Otwiera oczy. Widzi go. "Kochanie co ty zrobiłaś?!" patrzyła na niego przerażona nie rozumiejąc jego pytania. "Szukałem Cię całą noc. Co się stało? Miałaś wyjść się tylko przewietrzyć. Była przerażona. Znalazła się na totalnym zadupiu z psychopatą. Nie wiedziała co zrobić. Uciec? Dokąd? " Kocham Cię wiesz? Nikt nigdy tak Cię nie pokocha. To była Twoja najwspanialsza podróż w życiu wiesz? Nigdy jej nie zapomnisz. Zawsze chciałem kochać tak jak kocham teraz. Ale już po prostu czuję, że to wszystko ma tu swój koniec. Idę się przewietrzyć. Prześpij się" - pocałował ją mocno w czoło i wyszedł. Kiedy wyszedł zaczęła z przerażeniem szukać swojego telefonu. Znalazła tylko zgniecioną kartę sim pod materacem. "Umrę tutaj. Albo z wycieńczenia, albo on...albo on mnie zabije" - jej twarz pobladła i zdawała się być już pozbawiona jakiejkolwiek nadziei. Mijały kolejne minut. Nie wrócił. Nie było go. A ona nie czuła już strachu. Czuła tęsknotę. Patrzyła na blizny na ręce i gładziła je przypominając sobie jego twarz. Miała 16 lat, ale kochała. Kochała mężczyznę, który był jej katem. Wyszła nieśmiało z namiotu. Zaczęła go szukać. Chodziła między drzewami, pragnąć znów zobaczyć jego twarz, a potem po prostu to zakończyć. Chciała wreszcie posłuchać rozumu, mimo, że rozrywało jej serce. Po chwili zobaczyła w oddali jakby kolor jego spodni. Był w dziwnej pozycji. Jakiejś takiej nienaturalnej. Podchodziła coraz bliżej i bliżej. Nagle zamarła. Padła na kolana i zaczęła krzyczeć. Krzyczeć tak jak jeszcze nigdy. Był przed nią. Wisiał. Między drzewami, falując bezwładnie na kawałku sznurka. Krzyczała tak przeraźliwie, jak gdyby właśnie ktoś ciął jej ciało i rozrywał na kawałki. Nie umiała go zdjąć, nie umiała zrobić nic innego poza tym kurewsko głośnym krzykiem. Na ziemi leżała kartka "Kochałem Cię. Gdybym się nie zabił, zabiłbym Ciebie. Taki właśnie byłem" Tak bardzo nie rozumiała. Tak bardzo nie chciała tego rozumieć. Chciała tylko, by to wszystko okazało się pieprzonym koszmarem. Zaczęła biec przed siebie. Biec z nadzieją, że znajdzie miejsce, w którym będzie ktokolwiek. Biegła tak nie wiadomo ile. Dobiegając do jakiejkolwiek cywilizacji zaczepiła pierwszy lepszy przejeżdżający samochód, bełkocząc niczym wariatka.

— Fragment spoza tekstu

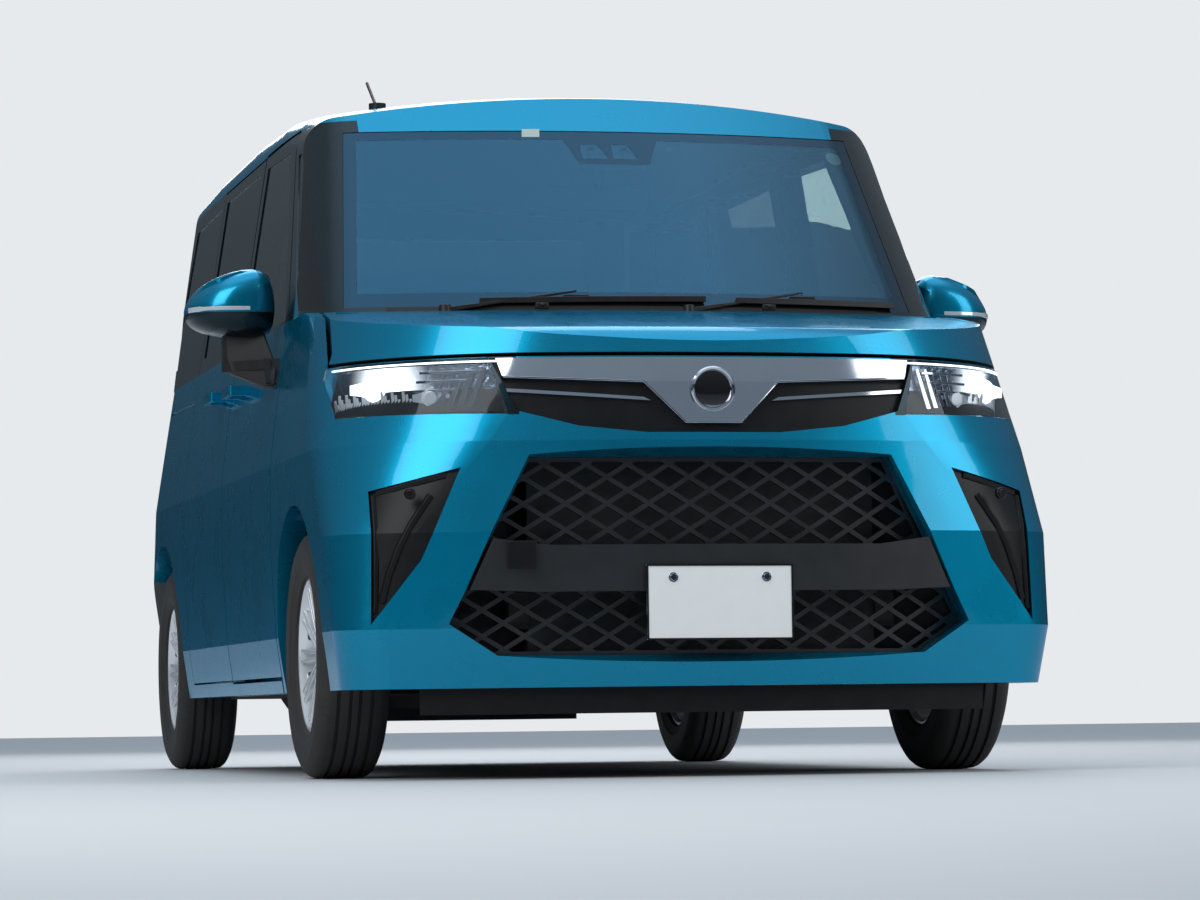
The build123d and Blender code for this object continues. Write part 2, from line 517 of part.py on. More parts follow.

Po chwili las był już tylko rozświetlony światłami odpowiednich wozów. Las ten stał się miejscem zbrodni i zakończonej miłości. Długo dochodziła do siebie. Długo nie rozumiała. Był psychiczny. Miał się leczyć. Gdyby wiedziała to wcześniej...Ale nie wiedziała.

Lat 16 piękna, młoda buzia. Na ciele ślady miłości, cierpienia i przeszłości. Wciąż ma zdjęcie swojego kata schowane głęboko w pudle w pokoju. Nie wyjmuje go. Obrazy przeszłości nawiedzają ją każdej nocy. Budzą ją koszmary. Budzi ją widok jego...w lesie. Ale czasem zatraca się też w tych pięknych snach. Wraca do czasu kiedy siedziała z nim na masce auta pod gołym niebem. Czuje jak ją przytula. Widzi jego uśmiech. Tak...tak bardzo jej teraz dobrze. Chciałaby, by ten sen trwał nadal. On gdzieś tam jest. U góry. Spogląda na Nią. Zdawał sobie sprawę, że jest chory. Zabił się w imię miłości. Tylko po to, by jej nie skrzywdził.
Kat, który pokochał ofiarę. Ofiara, która pokochała kata.

Nie to nie fragment filmu...to fragment Jej życia.

fot: http://zaksiazkowani.blogspot.com/

22 comments on “Ideał, który był katem”

  1. Przykre to i straszne przezycia młodej dziewczyny, pozostanie w niej to wszystko na zawsze. Wiem, bo sama jestem po przemocy ze strony byłego męża bawiącego się moja psychiką a sam ma zaburzenia osobowości.
    Kasia M.

  2. Niezłe. Ciekawy fragment na książkę - trzyma w napięciu. Skąd bierzesz takie historie, mam nadzieje że nie z autopsji. :( Straszne a zarazem piękne....
    Pomyśl o napisaniu książki, chętnie przeczytam bo nadajesz się do tego! ;)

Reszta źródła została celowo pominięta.